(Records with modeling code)
+ + + +

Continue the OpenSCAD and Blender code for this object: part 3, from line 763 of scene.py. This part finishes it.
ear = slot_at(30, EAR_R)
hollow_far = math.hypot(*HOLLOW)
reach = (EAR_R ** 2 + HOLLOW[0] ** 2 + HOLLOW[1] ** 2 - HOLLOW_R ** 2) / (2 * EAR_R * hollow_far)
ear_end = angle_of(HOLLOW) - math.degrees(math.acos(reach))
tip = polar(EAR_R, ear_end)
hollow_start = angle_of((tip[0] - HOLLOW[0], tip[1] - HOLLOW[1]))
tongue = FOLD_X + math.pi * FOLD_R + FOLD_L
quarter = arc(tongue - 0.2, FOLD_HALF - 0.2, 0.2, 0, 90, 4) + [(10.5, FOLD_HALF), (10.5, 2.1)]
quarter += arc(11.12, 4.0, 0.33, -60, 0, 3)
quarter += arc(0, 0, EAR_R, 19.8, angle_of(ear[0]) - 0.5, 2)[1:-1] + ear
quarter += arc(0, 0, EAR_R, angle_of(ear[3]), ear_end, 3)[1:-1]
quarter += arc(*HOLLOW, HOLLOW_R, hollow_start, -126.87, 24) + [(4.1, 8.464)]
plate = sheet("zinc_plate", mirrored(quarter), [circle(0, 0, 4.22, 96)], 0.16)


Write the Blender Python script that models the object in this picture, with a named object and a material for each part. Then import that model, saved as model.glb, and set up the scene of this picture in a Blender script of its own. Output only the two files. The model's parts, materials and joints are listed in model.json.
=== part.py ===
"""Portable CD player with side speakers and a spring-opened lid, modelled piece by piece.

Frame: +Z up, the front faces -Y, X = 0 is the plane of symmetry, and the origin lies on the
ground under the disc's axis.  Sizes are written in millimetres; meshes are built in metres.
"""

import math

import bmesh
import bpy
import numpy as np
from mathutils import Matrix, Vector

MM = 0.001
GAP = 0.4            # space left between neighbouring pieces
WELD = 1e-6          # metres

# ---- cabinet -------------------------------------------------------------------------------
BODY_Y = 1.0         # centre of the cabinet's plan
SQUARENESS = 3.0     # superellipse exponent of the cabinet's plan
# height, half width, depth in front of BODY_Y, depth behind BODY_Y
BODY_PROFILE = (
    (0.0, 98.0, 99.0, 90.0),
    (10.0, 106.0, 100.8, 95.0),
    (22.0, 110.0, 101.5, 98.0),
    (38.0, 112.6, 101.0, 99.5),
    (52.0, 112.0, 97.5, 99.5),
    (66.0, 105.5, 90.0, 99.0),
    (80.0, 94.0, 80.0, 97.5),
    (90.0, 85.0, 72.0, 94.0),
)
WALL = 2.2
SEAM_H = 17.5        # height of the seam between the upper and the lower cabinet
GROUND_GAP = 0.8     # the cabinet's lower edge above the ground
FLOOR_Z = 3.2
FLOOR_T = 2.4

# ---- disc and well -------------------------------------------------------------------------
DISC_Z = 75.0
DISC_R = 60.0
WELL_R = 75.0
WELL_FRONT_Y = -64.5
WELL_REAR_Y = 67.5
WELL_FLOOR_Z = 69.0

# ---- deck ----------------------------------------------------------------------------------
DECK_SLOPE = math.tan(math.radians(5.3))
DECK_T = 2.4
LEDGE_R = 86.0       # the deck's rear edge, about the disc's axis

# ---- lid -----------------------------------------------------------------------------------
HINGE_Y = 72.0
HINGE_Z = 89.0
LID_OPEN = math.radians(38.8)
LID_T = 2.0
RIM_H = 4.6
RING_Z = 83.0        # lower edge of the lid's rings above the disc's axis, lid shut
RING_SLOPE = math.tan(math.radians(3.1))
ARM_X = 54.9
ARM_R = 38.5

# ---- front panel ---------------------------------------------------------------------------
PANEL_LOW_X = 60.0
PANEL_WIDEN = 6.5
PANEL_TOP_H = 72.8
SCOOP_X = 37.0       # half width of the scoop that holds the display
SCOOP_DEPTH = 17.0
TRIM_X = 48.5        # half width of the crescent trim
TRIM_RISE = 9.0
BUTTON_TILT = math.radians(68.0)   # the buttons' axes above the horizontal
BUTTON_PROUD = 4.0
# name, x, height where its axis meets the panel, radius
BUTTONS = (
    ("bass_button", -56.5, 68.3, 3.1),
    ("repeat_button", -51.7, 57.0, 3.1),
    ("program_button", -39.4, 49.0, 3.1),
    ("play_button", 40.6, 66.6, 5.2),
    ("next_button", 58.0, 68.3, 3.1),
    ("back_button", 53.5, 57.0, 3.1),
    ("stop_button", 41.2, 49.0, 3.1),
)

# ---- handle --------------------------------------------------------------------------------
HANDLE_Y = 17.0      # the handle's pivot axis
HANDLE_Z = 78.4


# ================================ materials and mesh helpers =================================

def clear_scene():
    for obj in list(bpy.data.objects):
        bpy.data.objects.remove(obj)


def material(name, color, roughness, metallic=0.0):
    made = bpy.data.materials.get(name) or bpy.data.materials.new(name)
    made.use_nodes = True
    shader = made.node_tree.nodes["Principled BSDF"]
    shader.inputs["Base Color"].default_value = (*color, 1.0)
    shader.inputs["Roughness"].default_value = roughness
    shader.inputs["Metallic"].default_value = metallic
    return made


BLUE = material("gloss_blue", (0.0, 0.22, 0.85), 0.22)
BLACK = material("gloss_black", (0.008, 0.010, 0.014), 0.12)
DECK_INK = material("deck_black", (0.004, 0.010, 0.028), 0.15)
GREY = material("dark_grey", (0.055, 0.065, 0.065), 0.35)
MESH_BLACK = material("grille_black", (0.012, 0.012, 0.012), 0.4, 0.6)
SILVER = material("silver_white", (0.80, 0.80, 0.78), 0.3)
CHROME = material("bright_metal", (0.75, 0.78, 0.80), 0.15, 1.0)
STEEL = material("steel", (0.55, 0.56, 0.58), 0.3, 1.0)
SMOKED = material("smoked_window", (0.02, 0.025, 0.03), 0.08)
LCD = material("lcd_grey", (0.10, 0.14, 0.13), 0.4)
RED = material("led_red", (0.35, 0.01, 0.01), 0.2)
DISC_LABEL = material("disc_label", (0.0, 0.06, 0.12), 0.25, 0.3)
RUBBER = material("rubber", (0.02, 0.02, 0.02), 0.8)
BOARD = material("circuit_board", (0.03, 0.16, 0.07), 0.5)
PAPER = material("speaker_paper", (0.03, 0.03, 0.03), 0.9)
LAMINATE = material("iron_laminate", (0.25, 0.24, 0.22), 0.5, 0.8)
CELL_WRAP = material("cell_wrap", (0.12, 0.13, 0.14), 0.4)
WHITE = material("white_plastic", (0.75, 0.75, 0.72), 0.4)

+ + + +

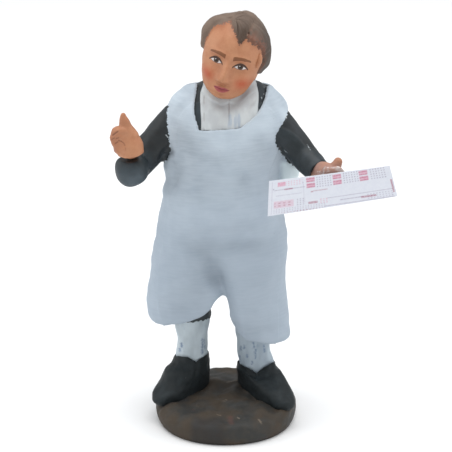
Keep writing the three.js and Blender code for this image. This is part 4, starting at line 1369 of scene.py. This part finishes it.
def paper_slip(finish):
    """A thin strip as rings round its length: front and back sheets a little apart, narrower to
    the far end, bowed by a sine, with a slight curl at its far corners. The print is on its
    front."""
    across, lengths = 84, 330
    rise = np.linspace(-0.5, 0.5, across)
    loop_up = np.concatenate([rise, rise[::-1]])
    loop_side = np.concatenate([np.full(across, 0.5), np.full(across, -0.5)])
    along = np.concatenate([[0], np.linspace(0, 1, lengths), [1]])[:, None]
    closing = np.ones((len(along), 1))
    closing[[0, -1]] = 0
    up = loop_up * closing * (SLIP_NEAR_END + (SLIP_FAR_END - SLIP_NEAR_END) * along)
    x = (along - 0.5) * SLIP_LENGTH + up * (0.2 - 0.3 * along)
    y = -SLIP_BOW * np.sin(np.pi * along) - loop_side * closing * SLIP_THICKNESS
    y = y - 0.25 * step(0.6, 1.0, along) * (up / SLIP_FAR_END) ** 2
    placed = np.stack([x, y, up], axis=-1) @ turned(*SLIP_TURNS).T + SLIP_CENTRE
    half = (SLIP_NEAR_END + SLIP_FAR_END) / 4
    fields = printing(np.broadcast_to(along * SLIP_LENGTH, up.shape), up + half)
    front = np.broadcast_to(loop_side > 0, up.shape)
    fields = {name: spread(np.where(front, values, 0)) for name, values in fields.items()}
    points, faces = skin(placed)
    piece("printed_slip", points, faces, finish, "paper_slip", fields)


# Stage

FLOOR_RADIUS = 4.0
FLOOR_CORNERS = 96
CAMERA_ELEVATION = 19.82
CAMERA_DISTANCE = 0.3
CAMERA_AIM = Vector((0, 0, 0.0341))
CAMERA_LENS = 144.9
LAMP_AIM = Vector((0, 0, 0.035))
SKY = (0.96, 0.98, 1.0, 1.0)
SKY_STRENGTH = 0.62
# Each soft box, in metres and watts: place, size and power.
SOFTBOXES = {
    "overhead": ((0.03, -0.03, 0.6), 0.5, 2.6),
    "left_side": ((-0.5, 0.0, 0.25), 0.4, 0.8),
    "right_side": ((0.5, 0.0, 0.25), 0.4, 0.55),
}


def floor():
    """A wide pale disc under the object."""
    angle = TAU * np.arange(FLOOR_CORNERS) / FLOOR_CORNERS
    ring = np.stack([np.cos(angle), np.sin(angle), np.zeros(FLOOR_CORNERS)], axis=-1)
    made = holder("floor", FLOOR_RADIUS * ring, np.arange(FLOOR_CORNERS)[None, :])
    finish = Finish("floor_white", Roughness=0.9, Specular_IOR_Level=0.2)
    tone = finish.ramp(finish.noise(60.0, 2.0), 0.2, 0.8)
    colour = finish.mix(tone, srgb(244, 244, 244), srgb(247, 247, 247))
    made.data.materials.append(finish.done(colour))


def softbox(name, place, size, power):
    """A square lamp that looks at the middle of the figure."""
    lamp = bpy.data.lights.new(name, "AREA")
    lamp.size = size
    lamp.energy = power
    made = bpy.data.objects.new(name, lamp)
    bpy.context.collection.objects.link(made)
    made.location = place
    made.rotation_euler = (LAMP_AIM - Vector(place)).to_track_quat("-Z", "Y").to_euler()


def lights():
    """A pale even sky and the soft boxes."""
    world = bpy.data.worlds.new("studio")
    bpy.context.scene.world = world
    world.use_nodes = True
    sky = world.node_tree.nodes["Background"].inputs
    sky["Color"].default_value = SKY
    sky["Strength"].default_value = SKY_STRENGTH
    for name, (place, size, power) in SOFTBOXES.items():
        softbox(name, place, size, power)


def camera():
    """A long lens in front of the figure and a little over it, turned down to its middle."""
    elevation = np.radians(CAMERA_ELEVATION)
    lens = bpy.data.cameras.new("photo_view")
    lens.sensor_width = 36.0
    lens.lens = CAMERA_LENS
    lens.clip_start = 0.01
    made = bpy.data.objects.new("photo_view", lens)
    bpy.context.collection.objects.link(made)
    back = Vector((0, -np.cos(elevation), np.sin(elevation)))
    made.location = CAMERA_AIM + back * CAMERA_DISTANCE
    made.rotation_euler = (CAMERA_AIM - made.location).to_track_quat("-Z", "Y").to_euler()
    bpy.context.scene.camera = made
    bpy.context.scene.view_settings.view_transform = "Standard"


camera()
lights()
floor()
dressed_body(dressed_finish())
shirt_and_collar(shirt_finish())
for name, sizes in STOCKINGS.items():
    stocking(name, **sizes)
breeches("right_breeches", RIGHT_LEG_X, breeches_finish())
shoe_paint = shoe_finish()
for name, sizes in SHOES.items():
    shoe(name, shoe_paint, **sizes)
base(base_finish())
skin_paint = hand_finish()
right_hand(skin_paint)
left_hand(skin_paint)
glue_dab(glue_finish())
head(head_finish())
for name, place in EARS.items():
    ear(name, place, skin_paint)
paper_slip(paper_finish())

+ + + +

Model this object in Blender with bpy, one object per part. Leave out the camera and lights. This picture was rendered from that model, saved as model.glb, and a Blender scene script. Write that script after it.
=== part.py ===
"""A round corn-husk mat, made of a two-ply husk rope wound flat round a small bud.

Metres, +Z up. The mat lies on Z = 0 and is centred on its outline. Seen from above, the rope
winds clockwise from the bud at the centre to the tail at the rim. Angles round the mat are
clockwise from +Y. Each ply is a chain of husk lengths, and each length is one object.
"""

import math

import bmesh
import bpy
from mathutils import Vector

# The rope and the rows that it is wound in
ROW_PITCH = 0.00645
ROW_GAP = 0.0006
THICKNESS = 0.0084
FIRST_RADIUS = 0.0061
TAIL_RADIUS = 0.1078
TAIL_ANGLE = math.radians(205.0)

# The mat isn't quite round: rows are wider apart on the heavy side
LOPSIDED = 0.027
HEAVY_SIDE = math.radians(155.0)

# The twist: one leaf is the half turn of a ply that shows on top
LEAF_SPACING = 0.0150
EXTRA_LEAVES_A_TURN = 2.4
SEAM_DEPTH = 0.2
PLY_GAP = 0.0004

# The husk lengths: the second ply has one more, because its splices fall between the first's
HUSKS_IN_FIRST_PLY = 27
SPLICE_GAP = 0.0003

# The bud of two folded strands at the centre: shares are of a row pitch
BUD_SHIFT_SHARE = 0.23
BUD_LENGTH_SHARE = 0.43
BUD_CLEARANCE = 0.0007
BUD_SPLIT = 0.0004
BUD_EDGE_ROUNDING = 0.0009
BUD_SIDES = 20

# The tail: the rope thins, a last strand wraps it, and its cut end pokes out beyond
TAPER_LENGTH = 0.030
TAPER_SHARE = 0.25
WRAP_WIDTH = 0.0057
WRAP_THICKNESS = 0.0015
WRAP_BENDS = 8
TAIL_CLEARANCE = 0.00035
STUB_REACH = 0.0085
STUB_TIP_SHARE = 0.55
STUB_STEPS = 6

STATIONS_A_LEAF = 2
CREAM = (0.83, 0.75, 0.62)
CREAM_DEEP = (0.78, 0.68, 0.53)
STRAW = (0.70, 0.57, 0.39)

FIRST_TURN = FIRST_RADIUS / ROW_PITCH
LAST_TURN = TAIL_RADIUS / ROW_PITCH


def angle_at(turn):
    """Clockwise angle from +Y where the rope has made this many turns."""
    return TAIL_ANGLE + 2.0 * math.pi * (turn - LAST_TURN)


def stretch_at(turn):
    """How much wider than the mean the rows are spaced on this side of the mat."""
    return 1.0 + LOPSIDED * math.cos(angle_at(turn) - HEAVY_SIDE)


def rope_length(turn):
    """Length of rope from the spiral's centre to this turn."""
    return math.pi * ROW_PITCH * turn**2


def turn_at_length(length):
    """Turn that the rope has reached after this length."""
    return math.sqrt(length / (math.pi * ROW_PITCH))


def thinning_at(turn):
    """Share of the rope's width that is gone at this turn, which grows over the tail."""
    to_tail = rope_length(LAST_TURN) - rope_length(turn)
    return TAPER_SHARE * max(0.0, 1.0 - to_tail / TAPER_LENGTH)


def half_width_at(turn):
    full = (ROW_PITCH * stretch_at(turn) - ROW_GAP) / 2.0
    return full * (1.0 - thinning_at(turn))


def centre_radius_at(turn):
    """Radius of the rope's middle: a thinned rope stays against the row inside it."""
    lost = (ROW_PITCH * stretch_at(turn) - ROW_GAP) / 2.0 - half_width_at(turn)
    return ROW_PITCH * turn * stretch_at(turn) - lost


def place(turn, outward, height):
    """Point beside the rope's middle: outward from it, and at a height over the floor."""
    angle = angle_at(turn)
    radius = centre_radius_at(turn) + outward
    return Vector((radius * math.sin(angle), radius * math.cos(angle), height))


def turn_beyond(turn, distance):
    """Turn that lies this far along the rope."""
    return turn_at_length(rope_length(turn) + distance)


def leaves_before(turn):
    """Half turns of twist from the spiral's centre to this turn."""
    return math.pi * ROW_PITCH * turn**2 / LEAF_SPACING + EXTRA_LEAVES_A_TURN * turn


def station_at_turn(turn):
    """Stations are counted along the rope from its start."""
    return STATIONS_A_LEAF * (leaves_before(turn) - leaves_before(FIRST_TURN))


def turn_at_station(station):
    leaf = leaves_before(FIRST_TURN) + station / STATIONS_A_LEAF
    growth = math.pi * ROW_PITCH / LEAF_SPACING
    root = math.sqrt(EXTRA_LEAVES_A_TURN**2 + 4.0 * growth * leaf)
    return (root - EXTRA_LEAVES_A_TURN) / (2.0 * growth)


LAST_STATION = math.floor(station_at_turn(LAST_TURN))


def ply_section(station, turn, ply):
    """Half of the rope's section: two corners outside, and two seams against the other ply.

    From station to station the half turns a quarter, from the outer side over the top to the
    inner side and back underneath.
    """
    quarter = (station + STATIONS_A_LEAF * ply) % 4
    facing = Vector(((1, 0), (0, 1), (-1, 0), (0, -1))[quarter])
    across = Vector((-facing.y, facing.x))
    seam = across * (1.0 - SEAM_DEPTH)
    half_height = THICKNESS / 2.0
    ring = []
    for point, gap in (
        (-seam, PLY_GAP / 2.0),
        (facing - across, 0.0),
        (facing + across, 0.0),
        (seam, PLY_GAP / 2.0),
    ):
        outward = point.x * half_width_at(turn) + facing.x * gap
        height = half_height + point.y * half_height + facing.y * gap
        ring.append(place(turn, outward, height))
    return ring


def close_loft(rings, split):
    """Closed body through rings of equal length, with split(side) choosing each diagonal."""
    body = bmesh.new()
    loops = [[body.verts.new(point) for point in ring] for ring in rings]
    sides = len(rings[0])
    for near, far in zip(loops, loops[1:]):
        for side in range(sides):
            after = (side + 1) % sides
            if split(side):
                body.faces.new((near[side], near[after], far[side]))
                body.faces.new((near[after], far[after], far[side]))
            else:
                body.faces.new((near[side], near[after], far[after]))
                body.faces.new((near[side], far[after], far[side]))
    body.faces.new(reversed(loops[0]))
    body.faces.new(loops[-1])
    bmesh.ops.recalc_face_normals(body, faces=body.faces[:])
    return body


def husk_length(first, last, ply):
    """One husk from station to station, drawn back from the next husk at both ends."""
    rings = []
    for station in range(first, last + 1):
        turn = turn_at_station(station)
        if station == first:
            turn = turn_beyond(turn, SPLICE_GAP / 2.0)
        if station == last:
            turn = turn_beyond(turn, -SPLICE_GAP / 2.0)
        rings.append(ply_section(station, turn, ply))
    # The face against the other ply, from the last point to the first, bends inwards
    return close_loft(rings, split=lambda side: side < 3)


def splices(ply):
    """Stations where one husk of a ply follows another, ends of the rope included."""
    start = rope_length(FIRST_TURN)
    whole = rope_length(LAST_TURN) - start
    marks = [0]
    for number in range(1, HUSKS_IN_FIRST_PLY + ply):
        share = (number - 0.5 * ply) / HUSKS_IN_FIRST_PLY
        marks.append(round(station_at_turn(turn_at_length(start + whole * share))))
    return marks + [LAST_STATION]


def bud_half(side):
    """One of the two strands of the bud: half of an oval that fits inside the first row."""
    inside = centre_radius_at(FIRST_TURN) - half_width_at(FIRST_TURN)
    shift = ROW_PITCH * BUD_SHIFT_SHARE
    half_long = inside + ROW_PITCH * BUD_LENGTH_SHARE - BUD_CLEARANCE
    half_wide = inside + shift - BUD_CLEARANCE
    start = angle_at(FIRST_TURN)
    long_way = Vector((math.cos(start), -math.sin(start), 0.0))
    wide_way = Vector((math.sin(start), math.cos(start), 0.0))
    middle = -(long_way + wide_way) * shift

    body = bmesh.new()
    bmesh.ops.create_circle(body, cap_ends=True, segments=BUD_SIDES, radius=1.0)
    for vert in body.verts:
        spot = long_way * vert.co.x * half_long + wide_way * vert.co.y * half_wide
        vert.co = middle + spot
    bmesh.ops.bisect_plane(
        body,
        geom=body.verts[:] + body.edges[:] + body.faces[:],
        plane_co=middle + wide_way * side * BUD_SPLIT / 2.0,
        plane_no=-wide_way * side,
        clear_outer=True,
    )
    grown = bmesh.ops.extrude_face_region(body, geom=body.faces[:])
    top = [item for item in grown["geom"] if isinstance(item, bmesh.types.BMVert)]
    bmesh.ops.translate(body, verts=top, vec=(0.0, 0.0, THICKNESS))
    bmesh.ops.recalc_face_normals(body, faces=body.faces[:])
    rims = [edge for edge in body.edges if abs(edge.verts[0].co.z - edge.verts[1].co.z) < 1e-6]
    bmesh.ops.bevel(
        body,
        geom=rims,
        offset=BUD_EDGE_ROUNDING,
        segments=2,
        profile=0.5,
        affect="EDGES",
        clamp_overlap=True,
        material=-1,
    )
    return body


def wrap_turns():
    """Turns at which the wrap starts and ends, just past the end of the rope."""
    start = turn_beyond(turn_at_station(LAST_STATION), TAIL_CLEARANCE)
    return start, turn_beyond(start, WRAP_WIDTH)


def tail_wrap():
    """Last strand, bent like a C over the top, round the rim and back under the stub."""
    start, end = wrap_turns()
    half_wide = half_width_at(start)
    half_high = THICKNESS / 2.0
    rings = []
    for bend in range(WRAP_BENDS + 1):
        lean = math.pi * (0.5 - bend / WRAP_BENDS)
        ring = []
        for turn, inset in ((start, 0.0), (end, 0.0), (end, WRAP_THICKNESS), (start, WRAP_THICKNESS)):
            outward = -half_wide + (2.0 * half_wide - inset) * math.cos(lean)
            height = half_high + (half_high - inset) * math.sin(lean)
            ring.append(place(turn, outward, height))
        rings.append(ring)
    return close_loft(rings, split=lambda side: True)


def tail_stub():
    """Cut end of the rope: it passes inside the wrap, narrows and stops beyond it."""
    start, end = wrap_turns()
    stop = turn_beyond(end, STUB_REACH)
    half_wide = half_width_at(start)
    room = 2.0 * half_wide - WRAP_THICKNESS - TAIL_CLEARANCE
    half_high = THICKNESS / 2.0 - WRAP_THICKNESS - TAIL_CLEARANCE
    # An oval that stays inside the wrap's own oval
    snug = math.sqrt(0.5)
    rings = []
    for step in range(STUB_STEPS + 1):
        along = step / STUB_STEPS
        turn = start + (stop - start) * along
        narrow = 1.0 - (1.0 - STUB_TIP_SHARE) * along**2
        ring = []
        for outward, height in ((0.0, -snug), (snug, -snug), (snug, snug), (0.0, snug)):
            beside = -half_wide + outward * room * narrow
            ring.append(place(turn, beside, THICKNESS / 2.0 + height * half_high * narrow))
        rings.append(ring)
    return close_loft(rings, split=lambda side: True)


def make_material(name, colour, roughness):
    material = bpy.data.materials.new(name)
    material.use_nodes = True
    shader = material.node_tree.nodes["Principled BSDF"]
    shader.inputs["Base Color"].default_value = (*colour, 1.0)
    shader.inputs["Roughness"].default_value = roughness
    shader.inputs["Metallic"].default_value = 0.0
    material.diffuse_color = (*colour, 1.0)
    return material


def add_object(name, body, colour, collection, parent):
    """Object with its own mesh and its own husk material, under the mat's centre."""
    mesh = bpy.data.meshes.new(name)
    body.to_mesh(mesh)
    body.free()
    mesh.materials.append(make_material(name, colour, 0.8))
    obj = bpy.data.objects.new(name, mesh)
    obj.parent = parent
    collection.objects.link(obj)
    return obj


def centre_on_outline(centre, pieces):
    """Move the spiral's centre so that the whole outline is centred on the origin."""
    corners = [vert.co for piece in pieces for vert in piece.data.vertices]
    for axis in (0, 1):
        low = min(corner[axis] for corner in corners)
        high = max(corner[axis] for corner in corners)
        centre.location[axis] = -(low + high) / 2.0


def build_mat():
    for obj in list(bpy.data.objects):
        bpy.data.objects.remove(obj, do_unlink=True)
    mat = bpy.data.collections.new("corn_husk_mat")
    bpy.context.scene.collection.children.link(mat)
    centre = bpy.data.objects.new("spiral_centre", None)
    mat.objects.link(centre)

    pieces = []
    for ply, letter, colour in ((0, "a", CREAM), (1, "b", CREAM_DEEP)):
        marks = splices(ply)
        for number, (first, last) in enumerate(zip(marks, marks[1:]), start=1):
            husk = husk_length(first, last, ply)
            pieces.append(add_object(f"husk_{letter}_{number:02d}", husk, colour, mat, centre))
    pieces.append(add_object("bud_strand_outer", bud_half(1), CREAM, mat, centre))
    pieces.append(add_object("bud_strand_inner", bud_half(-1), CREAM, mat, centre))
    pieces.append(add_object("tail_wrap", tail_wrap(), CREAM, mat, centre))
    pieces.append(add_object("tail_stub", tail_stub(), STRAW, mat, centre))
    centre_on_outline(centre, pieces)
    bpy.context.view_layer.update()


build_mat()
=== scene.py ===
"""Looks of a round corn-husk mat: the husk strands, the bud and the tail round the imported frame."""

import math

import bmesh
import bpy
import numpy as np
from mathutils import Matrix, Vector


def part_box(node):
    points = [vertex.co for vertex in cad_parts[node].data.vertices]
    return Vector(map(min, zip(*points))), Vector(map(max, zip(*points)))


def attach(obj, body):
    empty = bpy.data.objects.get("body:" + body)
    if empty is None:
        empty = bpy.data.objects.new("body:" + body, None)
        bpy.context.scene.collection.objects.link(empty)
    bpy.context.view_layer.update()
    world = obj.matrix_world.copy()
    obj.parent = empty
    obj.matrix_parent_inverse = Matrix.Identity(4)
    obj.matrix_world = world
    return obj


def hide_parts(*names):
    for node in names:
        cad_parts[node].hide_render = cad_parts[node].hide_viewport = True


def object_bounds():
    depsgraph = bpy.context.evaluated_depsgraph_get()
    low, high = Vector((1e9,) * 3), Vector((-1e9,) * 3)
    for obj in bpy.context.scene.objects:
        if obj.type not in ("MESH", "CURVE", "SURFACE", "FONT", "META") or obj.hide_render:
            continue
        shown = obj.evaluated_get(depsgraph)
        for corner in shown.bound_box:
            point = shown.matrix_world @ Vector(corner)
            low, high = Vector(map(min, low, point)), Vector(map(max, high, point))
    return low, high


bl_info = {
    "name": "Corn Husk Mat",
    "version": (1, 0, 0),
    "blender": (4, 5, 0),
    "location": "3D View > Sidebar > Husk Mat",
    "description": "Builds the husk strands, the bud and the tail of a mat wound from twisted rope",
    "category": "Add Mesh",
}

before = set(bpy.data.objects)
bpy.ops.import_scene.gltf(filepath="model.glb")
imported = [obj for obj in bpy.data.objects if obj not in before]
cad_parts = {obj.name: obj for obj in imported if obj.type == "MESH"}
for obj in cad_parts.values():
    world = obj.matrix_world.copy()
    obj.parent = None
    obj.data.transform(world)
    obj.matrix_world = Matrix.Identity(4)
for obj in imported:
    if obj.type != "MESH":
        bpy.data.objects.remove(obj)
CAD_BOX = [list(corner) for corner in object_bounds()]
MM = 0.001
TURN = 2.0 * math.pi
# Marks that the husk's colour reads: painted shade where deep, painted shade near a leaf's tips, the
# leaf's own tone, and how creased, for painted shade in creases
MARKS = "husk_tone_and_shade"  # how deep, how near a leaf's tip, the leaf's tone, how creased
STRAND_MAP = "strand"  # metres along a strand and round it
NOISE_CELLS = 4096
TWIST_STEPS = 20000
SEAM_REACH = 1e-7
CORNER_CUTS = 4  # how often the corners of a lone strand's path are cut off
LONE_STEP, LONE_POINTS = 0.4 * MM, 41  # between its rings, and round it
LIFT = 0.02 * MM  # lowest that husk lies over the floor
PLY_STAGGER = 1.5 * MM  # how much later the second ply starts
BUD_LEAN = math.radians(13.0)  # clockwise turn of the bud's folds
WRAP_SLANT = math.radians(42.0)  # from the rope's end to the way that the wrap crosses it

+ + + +

→ YOUR GOAL
Keep both end lines and retype everything in the records above from the line containing "if empty is" through the line containing "return low, high", exactly, with nothing else.

→ FULL ANSWER
    if empty is None:
        empty = bpy.data.objects.new("body:" + body, None)
        bpy.context.scene.collection.objects.link(empty)
    bpy.context.view_layer.update()
    world = obj.matrix_world.copy()
    obj.parent = empty
    obj.matrix_parent_inverse = Matrix.Identity(4)
    obj.matrix_world = world
    return obj


def hide_parts(*names):
    for node in names:
        cad_parts[node].hide_render = cad_parts[node].hide_viewport = True


def object_bounds():
    depsgraph = bpy.context.evaluated_depsgraph_get()
    low, high = Vector((1e9,) * 3), Vector((-1e9,) * 3)
    for obj in bpy.context.scene.objects:
        if obj.type not in ("MESH", "CURVE", "SURFACE", "FONT", "META") or obj.hide_render:
            continue
        shown = obj.evaluated_get(depsgraph)
        for corner in shown.bound_box:
            point = shown.matrix_world @ Vector(corner)
            low, high = Vector(map(min, low, point)), Vector(map(max, high, point))
    return low, high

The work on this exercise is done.